- Aim: Look through the data below and return each line where "slide" appears.
>> begin
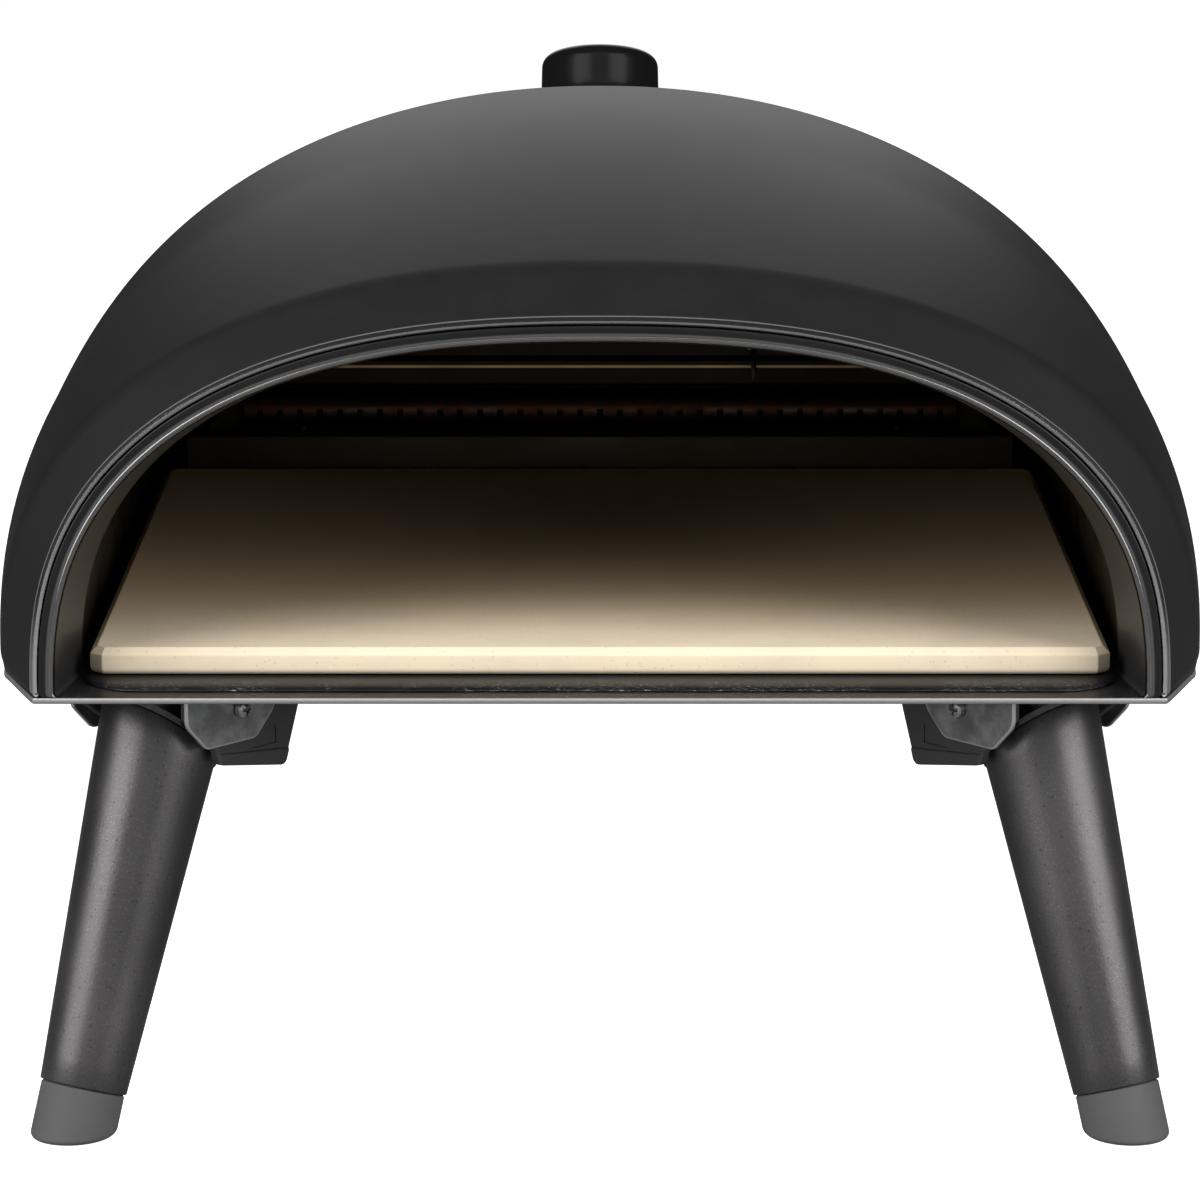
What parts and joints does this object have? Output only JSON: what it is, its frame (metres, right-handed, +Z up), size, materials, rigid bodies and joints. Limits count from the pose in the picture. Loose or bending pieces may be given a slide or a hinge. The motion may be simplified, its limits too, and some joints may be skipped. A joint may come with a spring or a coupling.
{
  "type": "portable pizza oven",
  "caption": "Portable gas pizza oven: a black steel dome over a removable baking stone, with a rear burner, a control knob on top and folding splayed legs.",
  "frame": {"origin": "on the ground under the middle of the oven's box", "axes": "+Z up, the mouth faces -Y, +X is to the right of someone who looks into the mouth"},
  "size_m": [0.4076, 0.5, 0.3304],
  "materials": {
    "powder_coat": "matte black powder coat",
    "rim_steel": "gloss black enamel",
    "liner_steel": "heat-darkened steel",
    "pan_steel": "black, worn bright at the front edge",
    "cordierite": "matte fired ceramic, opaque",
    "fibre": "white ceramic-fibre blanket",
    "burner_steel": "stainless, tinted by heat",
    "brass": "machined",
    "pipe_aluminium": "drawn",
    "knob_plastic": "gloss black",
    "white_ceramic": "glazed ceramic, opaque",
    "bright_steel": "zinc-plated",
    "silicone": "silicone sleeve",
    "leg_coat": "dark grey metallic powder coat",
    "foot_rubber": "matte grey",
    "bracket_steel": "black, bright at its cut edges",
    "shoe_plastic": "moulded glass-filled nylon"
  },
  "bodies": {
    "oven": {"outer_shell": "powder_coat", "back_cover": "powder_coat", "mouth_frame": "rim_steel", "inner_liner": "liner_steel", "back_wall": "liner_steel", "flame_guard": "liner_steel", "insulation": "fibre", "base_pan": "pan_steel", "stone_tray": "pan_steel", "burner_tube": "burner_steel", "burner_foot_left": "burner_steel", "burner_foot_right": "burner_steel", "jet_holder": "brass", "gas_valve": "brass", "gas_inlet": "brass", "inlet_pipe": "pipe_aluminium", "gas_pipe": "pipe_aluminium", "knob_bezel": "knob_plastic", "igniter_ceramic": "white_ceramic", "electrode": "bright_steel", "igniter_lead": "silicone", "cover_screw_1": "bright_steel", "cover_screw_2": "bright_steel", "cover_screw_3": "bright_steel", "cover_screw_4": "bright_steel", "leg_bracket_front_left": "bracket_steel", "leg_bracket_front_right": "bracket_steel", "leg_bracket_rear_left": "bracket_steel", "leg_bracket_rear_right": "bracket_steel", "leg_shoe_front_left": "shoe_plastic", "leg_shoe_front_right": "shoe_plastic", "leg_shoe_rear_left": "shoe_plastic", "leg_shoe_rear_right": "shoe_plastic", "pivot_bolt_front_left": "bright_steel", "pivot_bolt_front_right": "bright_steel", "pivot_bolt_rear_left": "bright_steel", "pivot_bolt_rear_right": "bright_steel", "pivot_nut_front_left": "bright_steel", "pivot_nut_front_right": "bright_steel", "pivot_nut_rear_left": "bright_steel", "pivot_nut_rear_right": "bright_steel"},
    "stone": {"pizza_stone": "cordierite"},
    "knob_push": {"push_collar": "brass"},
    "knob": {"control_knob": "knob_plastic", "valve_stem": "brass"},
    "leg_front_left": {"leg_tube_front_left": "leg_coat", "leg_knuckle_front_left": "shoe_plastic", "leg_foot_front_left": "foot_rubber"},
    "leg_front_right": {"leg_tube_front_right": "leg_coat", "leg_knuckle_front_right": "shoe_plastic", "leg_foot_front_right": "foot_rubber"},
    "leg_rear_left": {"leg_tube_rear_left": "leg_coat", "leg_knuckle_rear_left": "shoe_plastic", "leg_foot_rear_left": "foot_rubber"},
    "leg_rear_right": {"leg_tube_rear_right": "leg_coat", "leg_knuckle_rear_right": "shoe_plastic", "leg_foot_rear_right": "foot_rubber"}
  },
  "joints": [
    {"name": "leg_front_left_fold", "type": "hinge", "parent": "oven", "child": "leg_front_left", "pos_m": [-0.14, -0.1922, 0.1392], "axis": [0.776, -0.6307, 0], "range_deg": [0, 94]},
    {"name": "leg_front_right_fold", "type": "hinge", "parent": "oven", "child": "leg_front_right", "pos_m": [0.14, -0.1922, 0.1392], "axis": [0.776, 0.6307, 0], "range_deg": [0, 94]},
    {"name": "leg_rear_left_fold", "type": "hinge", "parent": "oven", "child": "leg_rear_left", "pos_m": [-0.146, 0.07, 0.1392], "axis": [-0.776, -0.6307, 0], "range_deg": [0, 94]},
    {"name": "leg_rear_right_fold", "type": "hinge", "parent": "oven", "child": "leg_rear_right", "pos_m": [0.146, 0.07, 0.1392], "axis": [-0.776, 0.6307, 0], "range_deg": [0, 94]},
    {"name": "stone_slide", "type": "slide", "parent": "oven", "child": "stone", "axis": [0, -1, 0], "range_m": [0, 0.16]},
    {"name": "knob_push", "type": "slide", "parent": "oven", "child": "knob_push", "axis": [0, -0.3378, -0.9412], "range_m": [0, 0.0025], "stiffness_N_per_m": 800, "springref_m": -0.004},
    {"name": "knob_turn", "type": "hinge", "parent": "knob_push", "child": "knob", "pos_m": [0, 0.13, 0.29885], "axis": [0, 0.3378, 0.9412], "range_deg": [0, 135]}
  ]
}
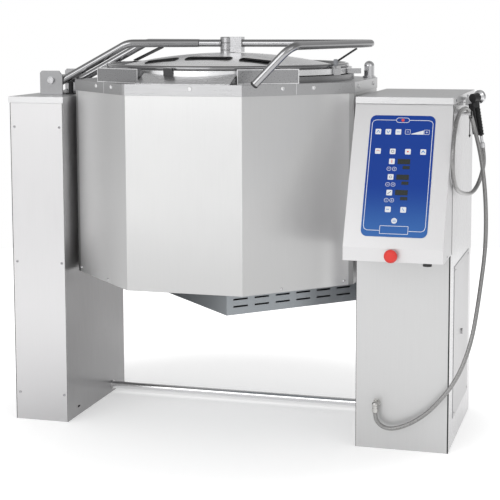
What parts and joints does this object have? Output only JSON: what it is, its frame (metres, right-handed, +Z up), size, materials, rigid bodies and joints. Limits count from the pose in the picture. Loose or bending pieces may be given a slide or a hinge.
>> end
- Correct output:
What parts and joints does this object have? Output only JSON: what it is, its frame (metres, right-handed, +Z up), size, materials, rigid bodies and joints. Limits count from the pose in the picture. Loose or bending pieces may be given a slide or a hinge. The motion may be simplified, its limits too, and some joints may be skipped. A joint may come with a spring or a coupling.
    {"name": "stone_slide", "type": "slide", "parent": "oven", "child": "stone", "axis": [0, -1, 0], "range_m": [0, 0.16]},
    {"name": "knob_push", "type": "slide", "parent": "oven", "child": "knob_push", "axis": [0, -0.3378, -0.9412], "range_m": [0, 0.0025], "stiffness_N_per_m": 800, "springref_m": -0.004},
What parts and joints does this object have? Output only JSON: what it is, its frame (metres, right-handed, +Z up), size, materials, rigid bodies and joints. Limits count from the pose in the picture. Loose or bending pieces may be given a slide or a hinge.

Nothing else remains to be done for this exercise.